● **Supplied information**

------------------------------------

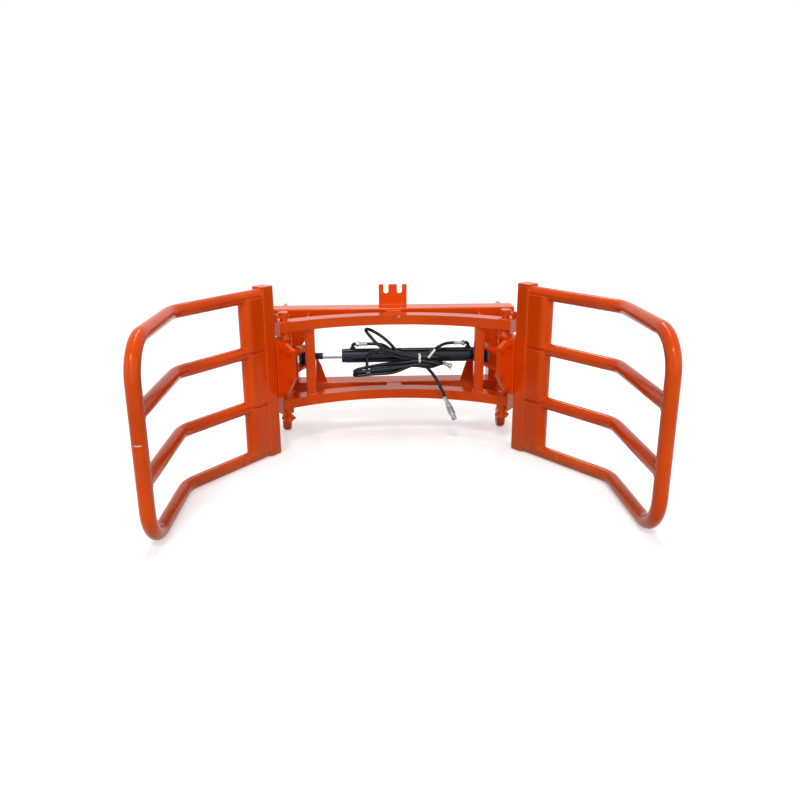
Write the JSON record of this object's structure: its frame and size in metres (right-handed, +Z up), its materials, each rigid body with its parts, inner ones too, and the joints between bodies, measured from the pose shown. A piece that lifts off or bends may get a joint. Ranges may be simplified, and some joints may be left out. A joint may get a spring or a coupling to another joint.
{
  "type": "round bale clamp",
  "caption": "Hydraulic round bale clamp for a loader: two hinged arms of bent pipe on a welded frame, worked by a cross cylinder.",
  "frame": {"origin": "middle of the footprint, on the floor", "axes": "+X to the right seen from the bale side, +Y towards the loader, +Z up"},
  "size_m": [2.0102, 1.6608, 0.861],
  "materials": {
    "red_paint": "gloss",
    "painted_bolts": "gloss",
    "black_paint": "satin",
    "chrome_rod": "polished",
    "zinc_steel": "satin",
    "bush_steel": "satin",
    "hose_rubber": "satin",
    "white_nylon": "matte"
  },
  "bodies": {
    "frame": {"rear_rails": "red_paint", "rear_uprights": "red_paint", "front_top_beam": "red_paint", "front_bottom_beam": "red_paint", "beam_end_plates": "red_paint", "hinge_bosses": "red_paint", "thrust_washers": "bush_steel", "hinge_pins": "red_paint", "pin_retainers": "red_paint", "frame_bolts": "painted_bolts", "beam_bolt": "zinc_steel", "front_posts": "red_paint", "frame_ties": "red_paint", "rail_gussets": "red_paint", "centre_spacers": "red_paint", "hitch_bracket_right": "red_paint", "hitch_bracket_left": "red_paint", "lock_bore_doublers": "red_paint", "coupling_holder": "red_paint"},
    "right_arm": {"right_arm_post": "red_paint", "right_arm_hoop": "red_paint", "right_upper_arm_pipe": "red_paint", "right_lower_arm_pipe": "red_paint", "right_stiffener_shells": "red_paint", "right_post_flange": "red_paint", "right_hub_flange": "red_paint", "right_flange_bolts": "painted_bolts", "right_hub": "red_paint", "right_hub_bushes": "bush_steel", "right_hub_webs": "red_paint", "right_lever_plates": "red_paint", "right_cylinder_pin": "zinc_steel"},
    "left_arm": {"left_arm_post": "red_paint", "left_arm_hoop": "red_paint", "left_upper_arm_pipe": "red_paint", "left_lower_arm_pipe": "red_paint", "left_stiffener_shells": "red_paint", "left_post_flange": "red_paint", "left_hub_flange": "red_paint", "left_flange_bolts": "painted_bolts", "left_hub": "red_paint", "left_hub_bushes": "bush_steel", "left_hub_webs": "red_paint", "left_lever_plates": "red_paint", "left_cylinder_pin": "zinc_steel"},
    "barrel": {"cylinder_barrel": "black_paint", "cylinder_base_eye": "black_paint", "cylinder_gland": "black_paint", "port_elbows": "black_paint", "port_fittings": "zinc_steel", "rod_side_hose": "hose_rubber", "base_side_hose": "hose_rubber", "hose_loop": "hose_rubber", "hose_curl": "hose_rubber", "hose_tail": "hose_rubber", "hose_hank": "hose_rubber", "hose_couplings": "zinc_steel", "cable_ties": "white_nylon"},
    "rod": {"cylinder_rod": "chrome_rod", "cylinder_rod_eye": "black_paint"}
  },
  "joints": [
    {"name": "left_arm_hinge", "type": "hinge", "parent": "frame", "child": "left_arm", "pos_m": [-0.56, 0.34542, 0.437], "axis": [0, 0, 1], "range_deg": [-3, 38]},
    {"name": "right_arm_hinge", "type": "hinge", "parent": "frame", "child": "right_arm", "pos_m": [0.56, 0.34542, 0.437], "axis": [0, 0, 1], "range_deg": [-38, 3]},
    {"name": "barrel_pivot", "type": "hinge", "parent": "right_arm", "child": "barrel", "pos_m": [0.48, 0.51642, 0.437], "axis": [0, 0, 1], "range_deg": [-3, 38]},
    {"name": "rod_slide", "type": "slide", "parent": "barrel", "child": "rod", "axis": [-1, 0, 0], "range_m": [-0.01924, 0.24258]}
  ],
  "couplings": [
    {"joint": "right_arm_hinge", "follows": "left_arm_hinge", "ratio": -1},
    {"joint": "barrel_pivot", "follows": "left_arm_hinge", "ratio": 1},
    {"joint": "rod_slide", "follows": "left_arm_hinge", "m_per_rad": 0.3656}
  ]
}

------------------------------------

● **Brief**
From the first line to the last, please quote the material above exactly.

● **Written reply**
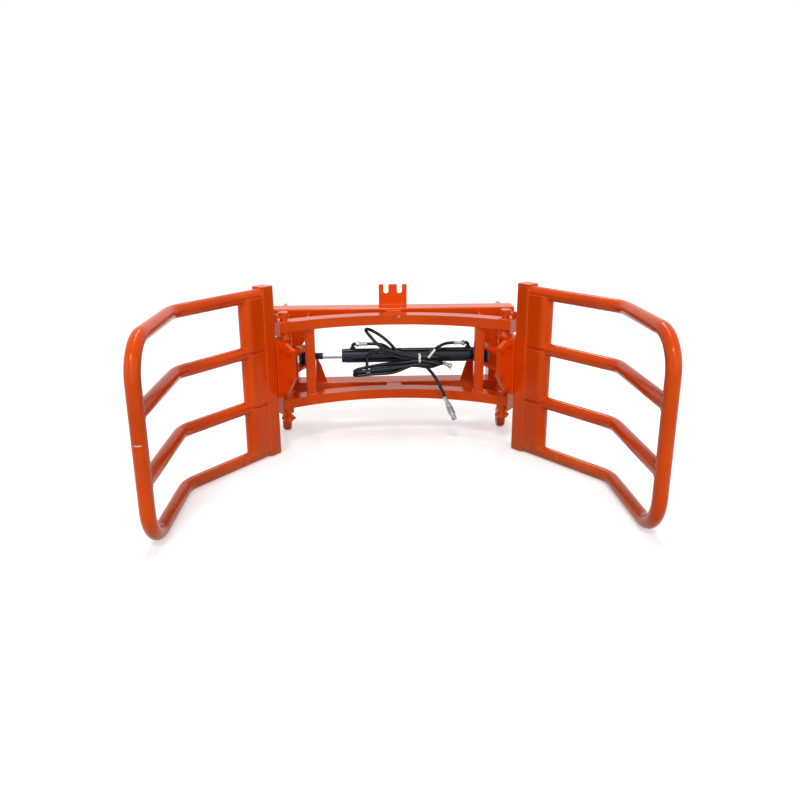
Write the JSON record of this object's structure: its frame and size in metres (right-handed, +Z up), its materials, each rigid body with its parts, inner ones too, and the joints between bodies, measured from the pose shown. A piece that lifts off or bends may get a joint. Ranges may be simplified, and some joints may be left out. A joint may get a spring or a coupling to another joint.
{
  "type": "round bale clamp",
  "caption": "Hydraulic round bale clamp for a loader: two hinged arms of bent pipe on a welded frame, worked by a cross cylinder.",
  "frame": {"origin": "middle of the footprint, on the floor", "axes": "+X to the right seen from the bale side, +Y towards the loader, +Z up"},
  "size_m": [2.0102, 1.6608, 0.861],
  "materials": {
    "red_paint": "gloss",
    "painted_bolts": "gloss",
    "black_paint": "satin",
    "chrome_rod": "polished",
    "zinc_steel": "satin",
    "bush_steel": "satin",
    "hose_rubber": "satin",
    "white_nylon": "matte"
  },
  "bodies": {
    "frame": {"rear_rails": "red_paint", "rear_uprights": "red_paint", "front_top_beam": "red_paint", "front_bottom_beam": "red_paint", "beam_end_plates": "red_paint", "hinge_bosses": "red_paint", "thrust_washers": "bush_steel", "hinge_pins": "red_paint", "pin_retainers": "red_paint", "frame_bolts": "painted_bolts", "beam_bolt": "zinc_steel", "front_posts": "red_paint", "frame_ties": "red_paint", "rail_gussets": "red_paint", "centre_spacers": "red_paint", "hitch_bracket_right": "red_paint", "hitch_bracket_left": "red_paint", "lock_bore_doublers": "red_paint", "coupling_holder": "red_paint"},
    "right_arm": {"right_arm_post": "red_paint", "right_arm_hoop": "red_paint", "right_upper_arm_pipe": "red_paint", "right_lower_arm_pipe": "red_paint", "right_stiffener_shells": "red_paint", "right_post_flange": "red_paint", "right_hub_flange": "red_paint", "right_flange_bolts": "painted_bolts", "right_hub": "red_paint", "right_hub_bushes": "bush_steel", "right_hub_webs": "red_paint", "right_lever_plates": "red_paint", "right_cylinder_pin": "zinc_steel"},
    "left_arm": {"left_arm_post": "red_paint", "left_arm_hoop": "red_paint", "left_upper_arm_pipe": "red_paint", "left_lower_arm_pipe": "red_paint", "left_stiffener_shells": "red_paint", "left_post_flange": "red_paint", "left_hub_flange": "red_paint", "left_flange_bolts": "painted_bolts", "left_hub": "red_paint", "left_hub_bushes": "bush_steel", "left_hub_webs": "red_paint", "left_lever_plates": "red_paint", "left_cylinder_pin": "zinc_steel"},
    "barrel": {"cylinder_barrel": "black_paint", "cylinder_base_eye": "black_paint", "cylinder_gland": "black_paint", "port_elbows": "black_paint", "port_fittings": "zinc_steel", "rod_side_hose": "hose_rubber", "base_side_hose": "hose_rubber", "hose_loop": "hose_rubber", "hose_curl": "hose_rubber", "hose_tail": "hose_rubber", "hose_hank": "hose_rubber", "hose_couplings": "zinc_steel", "cable_ties": "white_nylon"},
    "rod": {"cylinder_rod": "chrome_rod", "cylinder_rod_eye": "black_paint"}
  },
  "joints": [
    {"name": "left_arm_hinge", "type": "hinge", "parent": "frame", "child": "left_arm", "pos_m": [-0.56, 0.34542, 0.437], "axis": [0, 0, 1], "range_deg": [-3, 38]},
    {"name": "right_arm_hinge", "type": "hinge", "parent": "frame", "child": "right_arm", "pos_m": [0.56, 0.34542, 0.437], "axis": [0, 0, 1], "range_deg": [-38, 3]},
    {"name": "barrel_pivot", "type": "hinge", "parent": "right_arm", "child": "barrel", "pos_m": [0.48, 0.51642, 0.437], "axis": [0, 0, 1], "range_deg": [-3, 38]},
    {"name": "rod_slide", "type": "slide", "parent": "barrel", "child": "rod", "axis": [-1, 0, 0], "range_m": [-0.01924, 0.24258]}
  ],
  "couplings": [
    {"joint": "right_arm_hinge", "follows": "left_arm_hinge", "ratio": -1},
    {"joint": "barrel_pivot", "follows": "left_arm_hinge", "ratio": 1},
    {"joint": "rod_slide", "follows": "left_arm_hinge", "m_per_rad": 0.3656}
  ]
}